- Your task
In the material below, the lines containing the word "imported" are required; copy each of them.

========================

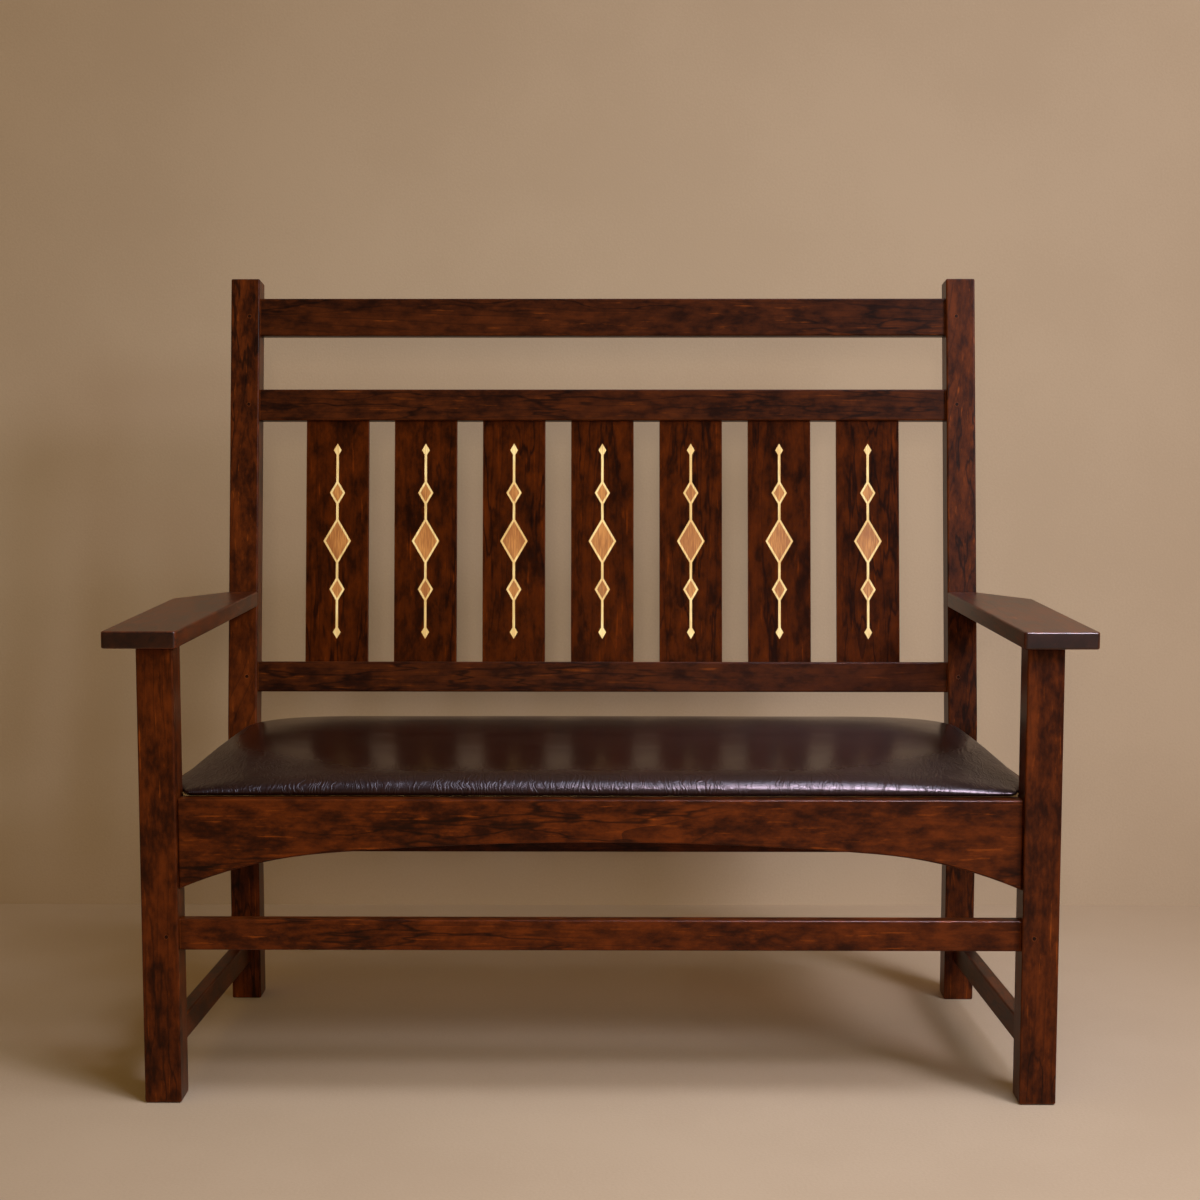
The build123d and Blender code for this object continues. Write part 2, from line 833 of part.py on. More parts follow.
def side_member(side):
    """A side member of the seat frame, halved under the front and back members."""
    half_z = seat_frame_low + seat_frame_thickness / 2
    with BuildPart() as piece:
        add(slab(seat_plan(leather), seat_frame_low, seat_rail_top))
        add(slab(frame_band(side), seat_frame_low, seat_rail_top), mode=Mode.INTERSECT)
        for front in (True, False):
            add(slab(frame_band(front=front), half_z, seat_rail_top + overrun), mode=Mode.SUBTRACT)
        cut_frame_holes()
    return piece


def brace_blank(low, high, lap):
    """The seat frame's middle brace, longer than the clear space by a lap at each end."""
    plan = seat_plan(leather)
    near = plan[0][1] + seat_frame_width - lap
    far = plan[5][1] - seat_frame_width + lap
    half = seat_brace_width / 2
    return slab([(-half, near), (half, near), (half, far), (-half, far)], low, high)


def seat_brace():
    """The middle brace, with a half lap at each end."""
    half_z = seat_frame_low + seat_frame_thickness / 2
    with BuildPart() as piece:
        add(brace_blank(half_z, seat_rail_top, brace_lap))
        add(brace_blank(seat_frame_low, half_z, 0))
    return piece


def cut_frame_holes():
    """Cuts the seat screws' and tacks' holes from the frame member being made."""
    add(seat_screw_holes, mode=Mode.SUBTRACT)
    add(tack_holes, mode=Mode.SUBTRACT)


def seat_deck():
    """The thin board on the seat frame."""
    with BuildPart() as piece:
        add(slab(seat_plan(leather), seat_rail_top, deck_top))
    return piece


def seat_foam():
    """The crowned foam on the deck."""
    with BuildPart() as piece:
        add(pad_form(leather + foam_gap))
        split(bisect_by=Plane.XY.offset(deck_top), keep=Keep.TOP)
    return piece


def seat_cover():
    """The leather cover: over the foam, down inside the rails and turned under the frame."""
    with BuildPart() as piece:
        add(pad_form())
        add(slab(seat_plan(), hem_low, roll_low))
        add(pad_form(leather), mode=Mode.SUBTRACT)
        add(slab(seat_plan(leather), seat_frame_low, deck_top), mode=Mode.SUBTRACT)
        add(slab(seat_plan(hem), hem_low - overrun, seat_frame_low), mode=Mode.SUBTRACT)
        add(seat_screw_holes, mode=Mode.SUBTRACT)
        add(tack_holes, mode=Mode.SUBTRACT)
    return piece


def drilled(piece, holes):
    """A piece with more holes cut from it."""
    with BuildPart() as result:
        add(piece.part)
        add(holes, mode=Mode.SUBTRACT)
    return result


os.makedirs("parts", exist_ok=True)

peg_holes = pegs(joint_clearance).part
all_screws = block_screw_places() + seat_screw_places() + ledger_screw_places()
screw_holes = screws(all_screws, screw_clearance, block_reach).part
pilot_holes = screws(block_screw_places() + ledger_screw_places(), screw_clearance).part
seat_screw_holes = screws(seat_screw_places(), screw_clearance).part
tack_holes = tacks(screw_clearance).part

for side_name, side in sides.items():
    save(front_leg(side), f"front_leg_{side_name}")
    save(back_post(side), f"back_post_{side_name}")
    save(drilled(side_rail(side_seat_rail, side), pilot_holes), f"side_seat_rail_{side_name}")
    save(side_rail(side_stretcher, side), f"side_stretcher_{side_name}")
    save(arm(side), f"arm_{side_name}")
    save(corner_block(side, True), f"corner_block_front_{side_name}")
    save(corner_block(side, False), f"corner_block_back_{side_name}")
    save(side_member(side), f"seat_frame_{side_name}")

save(plain_rail(crest_rail), "crest_rail")
save(slatted_rail(upper_back_rail), "upper_back_rail")
save(slatted_rail(lower_back_rail), "lower_back_rail")
save(drilled(arched_rail(front_seat_rail), pilot_holes), "front_seat_rail")
save(drilled(plain_rail(back_seat_rail), pilot_holes), "back_seat_rail")
save(plain_rail(front_stretcher), "front_stretcher")
save(plain_rail(back_stretcher), "back_stretcher")
save(ledger(True), "seat_ledger_front")
save(ledger(False), "seat_ledger_back")

for number, place in enumerate(slat_places(), start=1):
    save(back_slat(place), f"back_slat_{number}")
    save(inlay_line_piece(place), f"inlay_line_{number}")
    save(inlay_field_piece(place), f"inlay_field_{number}")

save(cross_member(True), "seat_frame_front")
save(cross_member(False), "seat_frame_back")
save(seat_brace(), "seat_frame_brace")
save(seat_deck(), "seat_deck")
save(seat_foam(), "seat_foam")
save(seat_cover(), "seat_cover")

save(pegs(), "joint_pegs")
save(screws(block_screw_places()), "corner_block_screws")
save(screws(seat_screw_places()), "seat_screws")
save(screws(ledger_screw_places()), "ledger_screws")
save(tacks(), "cover_tacks")
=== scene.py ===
"""Settee with a slatted leaning back and a leather slip seat: its finishes, its cushion and its studio."""

import logging
import math
from collections.abc import Mapping, Sequence
from dataclasses import dataclass, field
from enum import Enum
from typing import Any

import bpy
import numpy as np
from mathutils import Euler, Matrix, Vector


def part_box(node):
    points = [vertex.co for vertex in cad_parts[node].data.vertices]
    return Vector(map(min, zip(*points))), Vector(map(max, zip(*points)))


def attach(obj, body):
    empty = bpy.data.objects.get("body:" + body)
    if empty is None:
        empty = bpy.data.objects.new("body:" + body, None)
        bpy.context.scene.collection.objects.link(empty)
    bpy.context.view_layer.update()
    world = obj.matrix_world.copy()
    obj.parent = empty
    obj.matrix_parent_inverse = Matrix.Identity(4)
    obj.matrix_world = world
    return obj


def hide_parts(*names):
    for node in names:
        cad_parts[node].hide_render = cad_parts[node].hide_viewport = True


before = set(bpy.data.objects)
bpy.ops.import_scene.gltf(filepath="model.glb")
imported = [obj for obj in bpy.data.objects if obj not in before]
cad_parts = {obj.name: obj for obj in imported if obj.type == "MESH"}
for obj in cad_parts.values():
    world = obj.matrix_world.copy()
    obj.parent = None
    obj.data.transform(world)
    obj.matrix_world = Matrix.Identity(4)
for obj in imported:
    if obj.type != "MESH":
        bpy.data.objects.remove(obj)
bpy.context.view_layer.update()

log = logging.getLogger("settee")

BODY = "root"
Colour = tuple[float, float, float]
Corner = tuple[float, float, float]


def linear(red: int, green: int, blue: int) -> Colour:
    """Turns a screen colour into the scene's linear one.

    Args:
        red: Red from 0 to 255.
        green: Green from 0 to 255.
        blue: Blue from 0 to 255.

    Returns:
        The linear colour: c / 12.92 in the darkest shades, otherwise ((c + 0.055) / 1.055) to the power 2.4.
    """
    shades = np.array((red, green, blue)) / 255
    low = shades / 12.92
    high = ((shades + 0.055) / 1.055) ** 2.4
    return tuple(float(v) for v in np.where(shades <= 0.04045, low, high))


class Grain(Enum):
    """Which way the fibres of a member run."""

    ACROSS = "across"
    FRONT_TO_BACK = "front to back"
    UPRIGHT = "upright"
    LEANING = "leaning"


class Sawing(Enum):
    """How a board was cut from the log, which sets where the log's middle lies beside it."""

    FLAT = "flat"
    RIFT = "rift"


@dataclass(frozen=True)
class Signal:
    """One output of a node, with sums that add Math nodes."""

    sheet: "NodeSheet"
    socket: bpy.types.NodeSocket

    def __add__(self, other: "Operand") -> "Signal":
        """Self plus other."""
        return self.sheet.math("ADD", self, other)

    def __radd__(self, other: "Operand") -> "Signal":
        """Other plus self."""
        return self.sheet.math("ADD", other, self)

    def __sub__(self, other: "Operand") -> "Signal":
        """Self less other."""
        return self.sheet.math("SUBTRACT", self, other)

    def __rsub__(self, other: "Operand") -> "Signal":
        """Other less self."""
        return self.sheet.math("SUBTRACT", other, self)

    def __mul__(self, other: "Operand") -> "Signal":
        """Self times other."""
        return self.sheet.math("MULTIPLY", self, other)

    def __rmul__(self, other: "Operand") -> "Signal":
        """Other times self."""
        return self.sheet.math("MULTIPLY", other, self)

    def __truediv__(self, other: "Operand") -> "Signal":
        """Self over other."""
        return self.sheet.math("DIVIDE", self, other)

    def __rtruediv__(self, other: "Operand") -> "Signal":
        """Other over self."""
        return self.sheet.math("DIVIDE", other, self)

    def __pow__(self, other: "Operand") -> "Signal":
        """Self to the power other."""
        return self.sheet.math("POWER", self, other)


Operand = Signal | float


@dataclass(frozen=True)
class Pattern:
    """A cloudy pattern: its repeats in a metre along each axis, number, layers and their strength."""

    scales: Corner
    number: float
    detail: float = 3.0
    rough: float = 0.55


@dataclass(frozen=True)
class Mask:
    """Where a mask starts, where it is full and how strong it then is."""

    start: float
    full: float
    strength: float = 1.0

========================

- Solved exercise
imported = [obj for obj in bpy.data.objects if obj not in before]
cad_parts = {obj.name: obj for obj in imported if obj.type == "MESH"}
for obj in imported:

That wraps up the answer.